Problem details: How does the data below read from its first line through the line containing "import * as"? Print those lines exactly.

Source records
** start **

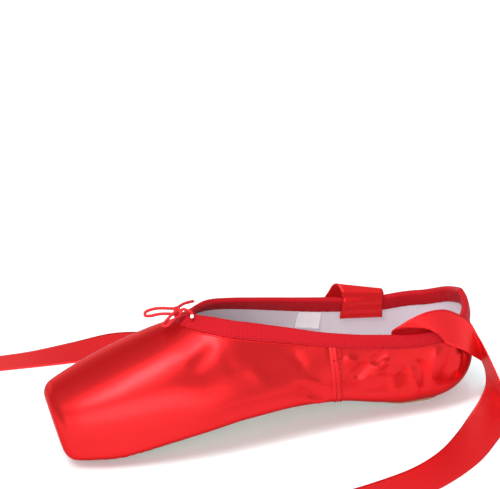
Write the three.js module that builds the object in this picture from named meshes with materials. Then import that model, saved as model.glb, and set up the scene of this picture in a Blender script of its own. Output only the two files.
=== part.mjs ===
import * as THREE from "three";

// Pointe shoe, straight-lasted, standing on its sole. Millimetres, +Z up.
// The toe points along -X. The side seen in most pictures is -Y. The shoe is the same on both sides of y = 0.
// A place along the shoe is its station: the distance behind the toe's flat platform, along the sole.

// Driving sizes
const LENGTH = 230;
const TOE_OVERHANG = 2.6; // how far the leaning platform's upper edge stands ahead of station 0
const TOE_X = -LENGTH / 2 + TOE_OVERHANG;
const HEEL_CENTRE = 197; // station of the upright axis that the heel is swept round
const HEEL_SWEEP = 46; // length along the heel's outline from that station to the very back
const PLATFORM_LEAN = Math.tan(THREE.MathUtils.degToRad(11));
const PLATFORM_LEAN_ENDS = 62;
const PLATFORM_MIDDLE = 19; // height about which the platform leans
const TOE_ROUND = 5; // radius of the platform's soft rim
const TOE_BLOCK = 9; // thickness of the stiffened toe behind the platform
const BLOCK_ROUND = 4;
const THROAT = 76; // station where the collar's opening begins, on the centre line
const SOLE_OPENING = 24; // station where the opening underneath begins
const SOLE_THICK = 1.7;
const FIT_GAP = 0.3; // clear space between curved pieces that meet
const GROUND = SOLE_THICK + FIT_GAP; // height of the upper's underside where the sole lies on the floor
const INSOLE_THICK = 1.6;
const BINDING_THICK = 0.8;
const SEAM_STATION = 144;
const SEAM_WIDTH = 4.6;
const SEAM_RAISE = 0.5;

// The last, a row for each section. at: station, or past HEEL_CENTRE the length along the heel's outline.
// half: half width at the widest. low: underside. wide: height of the widest place.
// crown: top of the closed section, or of the instep that the open collar stops short of.
// squareLow, squareTop: how boxy the corners are.
const SECTIONS = [
  { at: 0, half: 22, low: GROUND + 0.4, wide: 14, crown: 36, squareLow: 3.2, squareTop: 2.4 },
  { at: 6, half: 25, low: GROUND + 0.1, wide: 14.5, crown: 39.2, squareLow: 3.4, squareTop: 2.35 },
  { at: 14, half: 28.5, low: GROUND, wide: 15.5, crown: 43, squareLow: 3.6, squareTop: 2.3 },
  { at: 27, half: 32.4, low: GROUND, wide: 17.7, crown: 48.6, squareLow: 3.75, squareTop: 2.22 },
  { at: 38, half: 34.8, low: GROUND + 2, wide: 19.6, crown: 52.8, squareLow: 3.85, squareTop: 2.18 },
  { at: 56, half: 37.5, low: GROUND + 6, wide: 23, crown: 58.8, squareLow: 4, squareTop: 2 },
  { at: 76, half: 39, low: GROUND + 10, wide: 26.5, crown: 65.2, squareLow: 4.2, squareTop: 1.6 },
  { at: 95, half: 38, low: GROUND + 12.6, wide: 29, crown: 75.2, squareLow: 4.2, squareTop: 1.42 },
  { at: 118, half: 35.5, low: GROUND + 13.5, wide: 29.5, crown: 76.6, squareLow: 4, squareTop: 1.48 },
  { at: 144, half: 33, low: GROUND + 11.4, wide: 28, crown: 77.4, squareLow: 3.8, squareTop: 1.8 },
  { at: 168, half: 32, low: GROUND + 5, wide: 26.5, crown: 79, squareLow: 3.4, squareTop: 2 },
  { at: 186, half: 31.5, low: GROUND + 0.3, wide: 26, crown: 83, squareLow: 2.8, squareTop: 2 },
  { at: 197, half: 31.5, low: GROUND, wide: 26, crown: 85, squareLow: 2.6, squareTop: 2 },
  { at: 243, half: 30.4, low: GROUND, wide: 27, crown: 88, squareLow: 2.2, squareTop: 2 },
];

// Height of the collar's edge.
const COLLAR = [
  { at: 76, height: 65.2 },
  { at: 84, height: 65.6 },
  { at: 98, height: 63.4 },
  { at: 118, height: 58.9 },
  { at: 140, height: 53.6 },
  { at: 165, height: 49 },
  { at: 190, height: 46 },
  { at: 210, height: 46.8 },
  { at: 228, height: 51.6 },
  { at: 243, height: 55 },
];

// Depth of the binding's leaf on the satin, deeper where the drawstring gathers it, and on the lining.
const BINDING = [
  { at: 76, outside: 8.4, inside: 6.6 },
  { at: 100, outside: 8.6, inside: 6.6 },
  { at: 140, outside: 6.4, inside: 6.6 },
  { at: 243, outside: 6.4, inside: 6.6 },
];

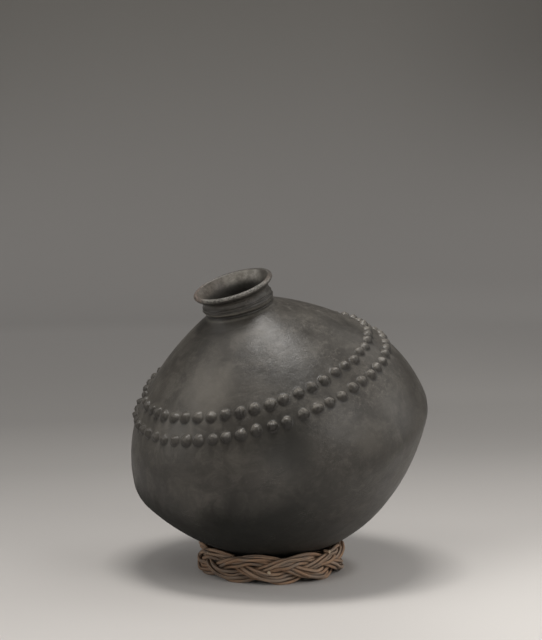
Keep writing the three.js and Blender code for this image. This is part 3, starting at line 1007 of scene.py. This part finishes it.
def paper_colour(tree, place):
    """Paper that is palest at the front, darker up the wall and in its upper corners and paler on the right:
    painted light and shade of the lamps.
    """
    parts = add_node(tree, "SeparateXYZ", Vector=place).outputs
    right, away, up = parts["X"], parts["Y"], parts["Z"]
    colour = tint(tree, fit(tree, up, 0.0, 1.5), paper_levels(tree, away, right), HIGH_PAPER)
    aside = combine(tree, "MAXIMUM", right, times(tree, right, -0.5))
    corner = times(tree, fit(tree, aside, 0.2, 1.2), fit(tree, up, 0.25, 1.0))
    colour = lay(tree, colour, CORNER_PAPER, corner, 0.5)
    # Painted light on the paper on the right, far back and near the front.
    far_right = times(tree, fit(tree, right, 0.0, 0.45), fit(tree, away, 1.1, 1.8), fit(tree, up, 0.12, 0.0))
    colour = lay(tree, colour, FAR_RIGHT_PAPER, far_right, 0.15)
    near_right = times(tree, fit(tree, right, 0.05, 0.35),
                       fit(tree, plus(tree, away, right, -0.6), 0.05, -0.40))
    return lay(tree, colour, NEAR_RIGHT_PAPER, near_right, 0.52)


def paper_glow(tree, place):
    """The paper's own glow, which the camera and reflections see and the object isn't lit by, lowered beside
    the pot as painted shadow.
    """
    rays = add_node(tree, "LightPath").outputs
    seen = combine(tree, "MAXIMUM", rays["Is Camera Ray"], rays["Is Glossy Ray"])
    seen = combine(tree, "MAXIMUM", seen, rays["Is Transmission Ray"])
    from_ring = vector_math(tree, "DISTANCE", place, (0.0, 0.0, 0.0))
    from_shade = vector_math(tree, "DISTANCE", place, SHADE_MIDDLE)
    return times(tree, seen, fit(tree, from_ring, *GLOW_GAP, 0.0, PAPER_GLOW),
                 fit(tree, from_shade, *SHADE_REACH, SHADE_LEVEL, 1.0))


def make_stage():
    stage = stage_mesh()
    material, tree, shader = new_material("studio_paper")
    place = add_node(tree, "TexCoord").outputs["Object"]
    colour = paper_colour(tree, place)
    plug(tree, shader.inputs["Base Color"], tint(tree, 1.0, colour, (PAPER_LIT,) * 3, "MULTIPLY"))
    plug(tree, shader.inputs["Emission Color"], colour)
    plug(tree, shader.inputs["Emission Strength"], paper_glow(tree, place))
    shader.inputs["Roughness"].default_value = 0.95
    shader.inputs["Specular IOR Level"].default_value = 0.1
    stage.data.materials.append(material)


def make_camera():
    camera = bpy.data.objects.new("camera", bpy.data.cameras.new("camera"))
    camera.location = CAMERA_PLACE
    camera.rotation_euler = (math.radians(90 - CAMERA_PITCH), 0, 0)
    camera.data.lens = CAMERA_LENS
    camera.data.clip_start = 0.1
    camera.data.clip_end = 50
    bpy.context.scene.collection.objects.link(camera)
    bpy.context.scene.camera = camera


def area_light(name, place, target, size, power):
    light = bpy.data.lights.new(name, "AREA")
    light.shape = "RECTANGLE"
    light.size, light.size_y = size
    light.energy = power
    light.color = LIGHT_COLOUR
    lamp = bpy.data.objects.new(name, light)
    lamp.location = place
    lamp.rotation_euler = (Vector(target) - Vector(place)).to_track_quat("-Z", "Y").to_euler()
    bpy.context.scene.collection.objects.link(lamp)


def make_lights():
    for lamp in LAMPS:
        area_light(*lamp)
    world = bpy.data.worlds.new("studio")
    bpy.context.scene.world = world
    world.use_nodes = True
    background = world.node_tree.nodes["Background"]
    background.inputs["Color"].default_value = (*LIGHT_COLOUR, 1)
    background.inputs["Strength"].default_value = WORLD_STRENGTH


bpy.context.scene.view_settings.view_transform = "Standard"
make_camera()
make_stage()
make_lights()

pot = make_pot()
pot.data.materials.append(make_clay())
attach(pot, "pot")
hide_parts("pot")

make_ring(make_cane())
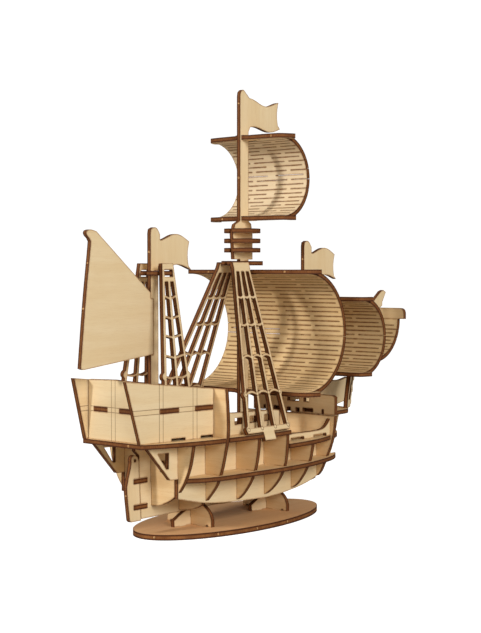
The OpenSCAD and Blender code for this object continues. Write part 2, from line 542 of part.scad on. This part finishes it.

** end **

Written answer:
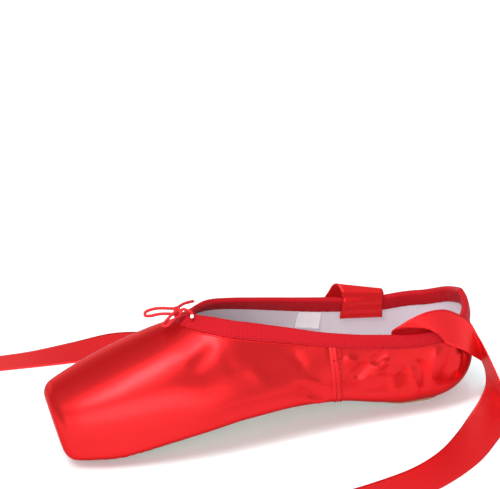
Write the three.js module that builds the object in this picture from named meshes with materials. Then import that model, saved as model.glb, and set up the scene of this picture in a Blender script of its own. Output only the two files.
=== part.mjs ===
import * as THREE from "three";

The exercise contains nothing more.